TASK REQUIREMENTS → Below is a listing; copy all of it exactly.

····················

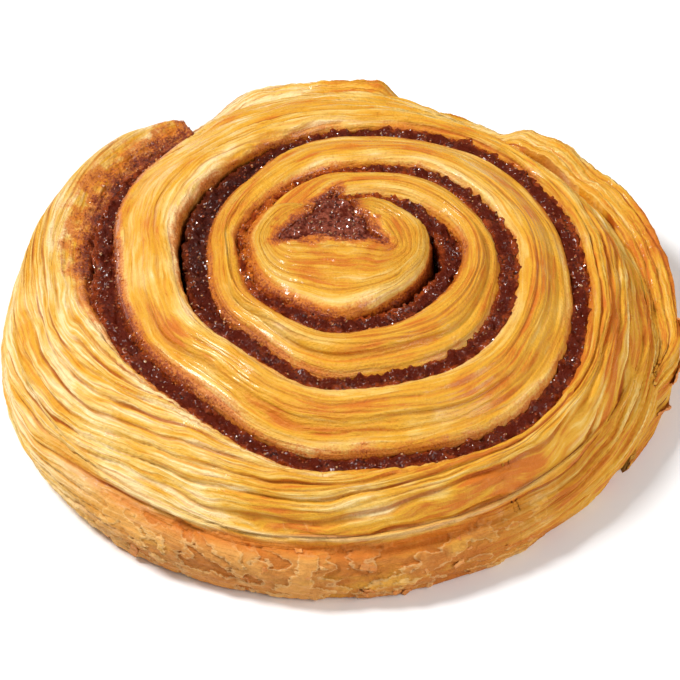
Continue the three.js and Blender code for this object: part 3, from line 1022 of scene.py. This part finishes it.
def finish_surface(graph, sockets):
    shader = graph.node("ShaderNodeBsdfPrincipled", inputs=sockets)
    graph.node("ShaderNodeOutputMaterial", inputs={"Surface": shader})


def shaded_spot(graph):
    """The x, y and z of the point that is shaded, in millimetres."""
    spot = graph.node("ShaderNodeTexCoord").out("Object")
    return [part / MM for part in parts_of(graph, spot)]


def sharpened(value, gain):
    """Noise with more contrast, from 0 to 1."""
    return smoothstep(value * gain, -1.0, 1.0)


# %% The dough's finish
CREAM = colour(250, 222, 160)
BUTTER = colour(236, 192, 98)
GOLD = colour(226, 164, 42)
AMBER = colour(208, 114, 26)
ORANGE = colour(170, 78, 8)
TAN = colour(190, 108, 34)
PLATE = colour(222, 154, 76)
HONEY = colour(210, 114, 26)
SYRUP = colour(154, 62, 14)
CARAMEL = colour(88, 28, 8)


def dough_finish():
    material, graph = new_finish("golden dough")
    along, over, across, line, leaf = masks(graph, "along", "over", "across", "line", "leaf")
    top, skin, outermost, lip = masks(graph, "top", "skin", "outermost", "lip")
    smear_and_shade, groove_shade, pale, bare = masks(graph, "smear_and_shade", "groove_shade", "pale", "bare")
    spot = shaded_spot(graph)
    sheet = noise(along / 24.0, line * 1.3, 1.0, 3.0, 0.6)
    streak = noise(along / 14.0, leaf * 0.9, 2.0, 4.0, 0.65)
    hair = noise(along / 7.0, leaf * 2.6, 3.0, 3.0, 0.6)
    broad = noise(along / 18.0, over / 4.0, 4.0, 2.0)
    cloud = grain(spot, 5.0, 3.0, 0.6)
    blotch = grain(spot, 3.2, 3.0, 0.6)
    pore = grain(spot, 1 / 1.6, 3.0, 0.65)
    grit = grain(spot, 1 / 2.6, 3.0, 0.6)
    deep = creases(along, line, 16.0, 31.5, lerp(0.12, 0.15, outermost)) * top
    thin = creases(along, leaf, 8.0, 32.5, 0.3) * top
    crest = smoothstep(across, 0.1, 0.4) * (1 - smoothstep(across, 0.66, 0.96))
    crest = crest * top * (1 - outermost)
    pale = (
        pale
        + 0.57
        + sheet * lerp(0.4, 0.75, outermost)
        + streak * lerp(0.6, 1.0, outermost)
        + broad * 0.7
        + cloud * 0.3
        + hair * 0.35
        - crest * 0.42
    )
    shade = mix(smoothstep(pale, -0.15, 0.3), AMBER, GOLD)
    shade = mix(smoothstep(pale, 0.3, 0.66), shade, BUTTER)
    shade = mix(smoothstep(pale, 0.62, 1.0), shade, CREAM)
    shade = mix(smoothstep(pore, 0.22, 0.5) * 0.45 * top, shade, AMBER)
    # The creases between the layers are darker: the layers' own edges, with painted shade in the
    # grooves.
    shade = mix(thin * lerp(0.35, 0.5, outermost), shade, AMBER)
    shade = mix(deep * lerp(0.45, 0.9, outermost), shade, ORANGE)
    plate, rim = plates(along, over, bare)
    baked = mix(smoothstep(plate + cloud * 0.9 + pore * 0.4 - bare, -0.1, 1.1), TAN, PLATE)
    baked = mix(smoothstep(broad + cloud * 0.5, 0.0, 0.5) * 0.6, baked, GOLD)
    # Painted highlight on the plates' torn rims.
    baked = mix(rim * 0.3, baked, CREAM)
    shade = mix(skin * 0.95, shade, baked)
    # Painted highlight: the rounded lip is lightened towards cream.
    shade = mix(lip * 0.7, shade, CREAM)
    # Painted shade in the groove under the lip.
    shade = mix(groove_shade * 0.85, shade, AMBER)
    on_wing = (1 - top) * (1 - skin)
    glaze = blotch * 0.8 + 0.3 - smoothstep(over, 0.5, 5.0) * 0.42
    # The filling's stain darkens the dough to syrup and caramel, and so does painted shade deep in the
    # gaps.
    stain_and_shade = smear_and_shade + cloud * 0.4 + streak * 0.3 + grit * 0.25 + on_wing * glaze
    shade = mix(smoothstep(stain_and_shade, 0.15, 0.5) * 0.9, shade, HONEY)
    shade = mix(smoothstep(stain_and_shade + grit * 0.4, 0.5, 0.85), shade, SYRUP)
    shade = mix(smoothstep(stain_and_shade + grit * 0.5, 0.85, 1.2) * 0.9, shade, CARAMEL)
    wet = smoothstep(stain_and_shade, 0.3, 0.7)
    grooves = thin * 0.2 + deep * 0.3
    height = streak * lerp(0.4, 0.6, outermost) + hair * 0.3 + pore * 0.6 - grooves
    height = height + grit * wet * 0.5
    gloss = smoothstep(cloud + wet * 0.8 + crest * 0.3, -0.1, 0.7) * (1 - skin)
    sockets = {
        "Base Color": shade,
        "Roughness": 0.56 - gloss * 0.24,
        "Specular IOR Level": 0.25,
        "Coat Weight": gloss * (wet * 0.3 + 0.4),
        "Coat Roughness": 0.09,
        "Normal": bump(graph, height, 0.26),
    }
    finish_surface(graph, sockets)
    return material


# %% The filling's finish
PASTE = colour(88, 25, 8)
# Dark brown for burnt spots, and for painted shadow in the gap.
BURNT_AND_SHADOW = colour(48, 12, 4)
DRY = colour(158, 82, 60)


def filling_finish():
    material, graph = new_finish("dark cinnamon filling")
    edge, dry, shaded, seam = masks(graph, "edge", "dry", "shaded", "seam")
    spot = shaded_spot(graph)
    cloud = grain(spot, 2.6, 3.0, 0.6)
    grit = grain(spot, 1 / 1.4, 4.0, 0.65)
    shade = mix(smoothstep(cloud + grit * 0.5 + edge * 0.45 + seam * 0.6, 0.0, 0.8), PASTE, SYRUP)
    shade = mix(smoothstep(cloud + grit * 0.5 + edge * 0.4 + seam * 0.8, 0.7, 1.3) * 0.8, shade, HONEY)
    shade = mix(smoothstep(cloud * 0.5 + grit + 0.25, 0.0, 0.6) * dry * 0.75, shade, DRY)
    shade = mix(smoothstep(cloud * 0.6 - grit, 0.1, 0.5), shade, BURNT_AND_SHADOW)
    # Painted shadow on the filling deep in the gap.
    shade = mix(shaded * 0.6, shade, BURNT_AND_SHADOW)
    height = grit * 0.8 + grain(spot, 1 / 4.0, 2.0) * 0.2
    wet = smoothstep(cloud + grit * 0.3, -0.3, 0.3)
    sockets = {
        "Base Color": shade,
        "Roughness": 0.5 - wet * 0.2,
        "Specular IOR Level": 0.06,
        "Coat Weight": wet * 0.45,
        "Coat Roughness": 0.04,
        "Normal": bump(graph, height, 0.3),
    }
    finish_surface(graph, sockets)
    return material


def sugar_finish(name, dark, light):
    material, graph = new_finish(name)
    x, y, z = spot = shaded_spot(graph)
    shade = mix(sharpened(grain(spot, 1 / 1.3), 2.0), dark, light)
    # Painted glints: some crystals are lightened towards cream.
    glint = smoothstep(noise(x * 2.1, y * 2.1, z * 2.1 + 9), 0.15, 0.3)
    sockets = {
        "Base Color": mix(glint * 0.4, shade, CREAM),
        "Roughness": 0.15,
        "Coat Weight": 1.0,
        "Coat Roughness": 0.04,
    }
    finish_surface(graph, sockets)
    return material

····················

EXERCISE ANSWER →
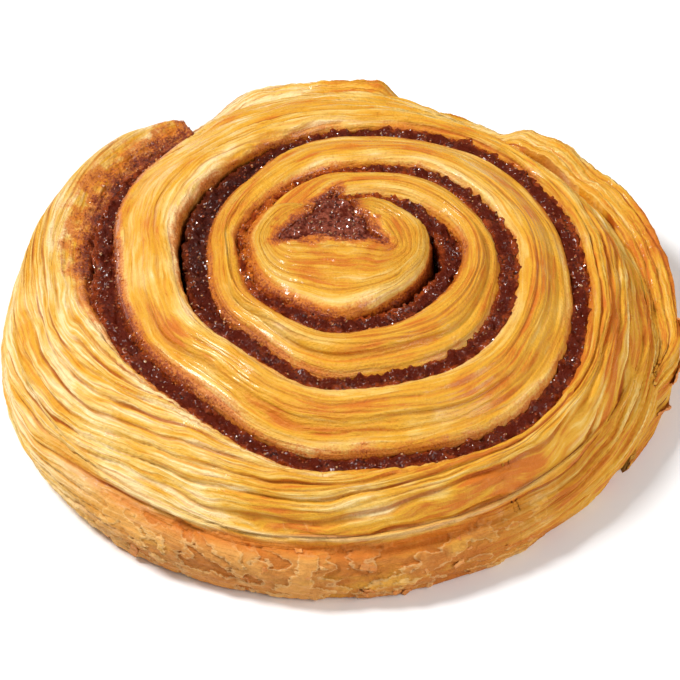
Continue the three.js and Blender code for this object: part 3, from line 1022 of scene.py. This part finishes it.
def finish_surface(graph, sockets):
    shader = graph.node("ShaderNodeBsdfPrincipled", inputs=sockets)
    graph.node("ShaderNodeOutputMaterial", inputs={"Surface": shader})


def shaded_spot(graph):
    """The x, y and z of the point that is shaded, in millimetres."""
    spot = graph.node("ShaderNodeTexCoord").out("Object")
    return [part / MM for part in parts_of(graph, spot)]


def sharpened(value, gain):
    """Noise with more contrast, from 0 to 1."""
    return smoothstep(value * gain, -1.0, 1.0)


# %% The dough's finish
CREAM = colour(250, 222, 160)
BUTTER = colour(236, 192, 98)
GOLD = colour(226, 164, 42)
AMBER = colour(208, 114, 26)
ORANGE = colour(170, 78, 8)
TAN = colour(190, 108, 34)
PLATE = colour(222, 154, 76)
HONEY = colour(210, 114, 26)
SYRUP = colour(154, 62, 14)
CARAMEL = colour(88, 28, 8)


def dough_finish():
    material, graph = new_finish("golden dough")
    along, over, across, line, leaf = masks(graph, "along", "over", "across", "line", "leaf")
    top, skin, outermost, lip = masks(graph, "top", "skin", "outermost", "lip")
    smear_and_shade, groove_shade, pale, bare = masks(graph, "smear_and_shade", "groove_shade", "pale", "bare")
    spot = shaded_spot(graph)
    sheet = noise(along / 24.0, line * 1.3, 1.0, 3.0, 0.6)
    streak = noise(along / 14.0, leaf * 0.9, 2.0, 4.0, 0.65)
    hair = noise(along / 7.0, leaf * 2.6, 3.0, 3.0, 0.6)
    broad = noise(along / 18.0, over / 4.0, 4.0, 2.0)
    cloud = grain(spot, 5.0, 3.0, 0.6)
    blotch = grain(spot, 3.2, 3.0, 0.6)
    pore = grain(spot, 1 / 1.6, 3.0, 0.65)
    grit = grain(spot, 1 / 2.6, 3.0, 0.6)
    deep = creases(along, line, 16.0, 31.5, lerp(0.12, 0.15, outermost)) * top
    thin = creases(along, leaf, 8.0, 32.5, 0.3) * top
    crest = smoothstep(across, 0.1, 0.4) * (1 - smoothstep(across, 0.66, 0.96))
    crest = crest * top * (1 - outermost)
    pale = (
        pale
        + 0.57
        + sheet * lerp(0.4, 0.75, outermost)
        + streak * lerp(0.6, 1.0, outermost)
        + broad * 0.7
        + cloud * 0.3
        + hair * 0.35
        - crest * 0.42
    )
    shade = mix(smoothstep(pale, -0.15, 0.3), AMBER, GOLD)
    shade = mix(smoothstep(pale, 0.3, 0.66), shade, BUTTER)
    shade = mix(smoothstep(pale, 0.62, 1.0), shade, CREAM)
    shade = mix(smoothstep(pore, 0.22, 0.5) * 0.45 * top, shade, AMBER)
    # The creases between the layers are darker: the layers' own edges, with painted shade in the
    # grooves.
    shade = mix(thin * lerp(0.35, 0.5, outermost), shade, AMBER)
    shade = mix(deep * lerp(0.45, 0.9, outermost), shade, ORANGE)
    plate, rim = plates(along, over, bare)
    baked = mix(smoothstep(plate + cloud * 0.9 + pore * 0.4 - bare, -0.1, 1.1), TAN, PLATE)
    baked = mix(smoothstep(broad + cloud * 0.5, 0.0, 0.5) * 0.6, baked, GOLD)
    # Painted highlight on the plates' torn rims.
    baked = mix(rim * 0.3, baked, CREAM)
    shade = mix(skin * 0.95, shade, baked)
    # Painted highlight: the rounded lip is lightened towards cream.
    shade = mix(lip * 0.7, shade, CREAM)
    # Painted shade in the groove under the lip.
    shade = mix(groove_shade * 0.85, shade, AMBER)
    on_wing = (1 - top) * (1 - skin)
    glaze = blotch * 0.8 + 0.3 - smoothstep(over, 0.5, 5.0) * 0.42
    # The filling's stain darkens the dough to syrup and caramel, and so does painted shade deep in the
    # gaps.
    stain_and_shade = smear_and_shade + cloud * 0.4 + streak * 0.3 + grit * 0.25 + on_wing * glaze
    shade = mix(smoothstep(stain_and_shade, 0.15, 0.5) * 0.9, shade, HONEY)
    shade = mix(smoothstep(stain_and_shade + grit * 0.4, 0.5, 0.85), shade, SYRUP)
    shade = mix(smoothstep(stain_and_shade + grit * 0.5, 0.85, 1.2) * 0.9, shade, CARAMEL)
    wet = smoothstep(stain_and_shade, 0.3, 0.7)
    grooves = thin * 0.2 + deep * 0.3
    height = streak * lerp(0.4, 0.6, outermost) + hair * 0.3 + pore * 0.6 - grooves
    height = height + grit * wet * 0.5
    gloss = smoothstep(cloud + wet * 0.8 + crest * 0.3, -0.1, 0.7) * (1 - skin)
    sockets = {
        "Base Color": shade,
        "Roughness": 0.56 - gloss * 0.24,
        "Specular IOR Level": 0.25,
        "Coat Weight": gloss * (wet * 0.3 + 0.4),
        "Coat Roughness": 0.09,
        "Normal": bump(graph, height, 0.26),
    }
    finish_surface(graph, sockets)
    return material


# %% The filling's finish
PASTE = colour(88, 25, 8)
# Dark brown for burnt spots, and for painted shadow in the gap.
BURNT_AND_SHADOW = colour(48, 12, 4)
DRY = colour(158, 82, 60)


def filling_finish():
    material, graph = new_finish("dark cinnamon filling")
    edge, dry, shaded, seam = masks(graph, "edge", "dry", "shaded", "seam")
    spot = shaded_spot(graph)
    cloud = grain(spot, 2.6, 3.0, 0.6)
    grit = grain(spot, 1 / 1.4, 4.0, 0.65)
    shade = mix(smoothstep(cloud + grit * 0.5 + edge * 0.45 + seam * 0.6, 0.0, 0.8), PASTE, SYRUP)
    shade = mix(smoothstep(cloud + grit * 0.5 + edge * 0.4 + seam * 0.8, 0.7, 1.3) * 0.8, shade, HONEY)
    shade = mix(smoothstep(cloud * 0.5 + grit + 0.25, 0.0, 0.6) * dry * 0.75, shade, DRY)
    shade = mix(smoothstep(cloud * 0.6 - grit, 0.1, 0.5), shade, BURNT_AND_SHADOW)
    # Painted shadow on the filling deep in the gap.
    shade = mix(shaded * 0.6, shade, BURNT_AND_SHADOW)
    height = grit * 0.8 + grain(spot, 1 / 4.0, 2.0) * 0.2
    wet = smoothstep(cloud + grit * 0.3, -0.3, 0.3)
    sockets = {
        "Base Color": shade,
        "Roughness": 0.5 - wet * 0.2,
        "Specular IOR Level": 0.06,
        "Coat Weight": wet * 0.45,
        "Coat Roughness": 0.04,
        "Normal": bump(graph, height, 0.3),
    }
    finish_surface(graph, sockets)
    return material


def sugar_finish(name, dark, light):
    material, graph = new_finish(name)
    x, y, z = spot = shaded_spot(graph)
    shade = mix(sharpened(grain(spot, 1 / 1.3), 2.0), dark, light)
    # Painted glints: some crystals are lightened towards cream.
    glint = smoothstep(noise(x * 2.1, y * 2.1, z * 2.1 + 9), 0.15, 0.3)
    sockets = {
        "Base Color": mix(glint * 0.4, shade, CREAM),
        "Roughness": 0.15,
        "Coat Weight": 1.0,
        "Coat Roughness": 0.04,
    }
    finish_surface(graph, sockets)
    return material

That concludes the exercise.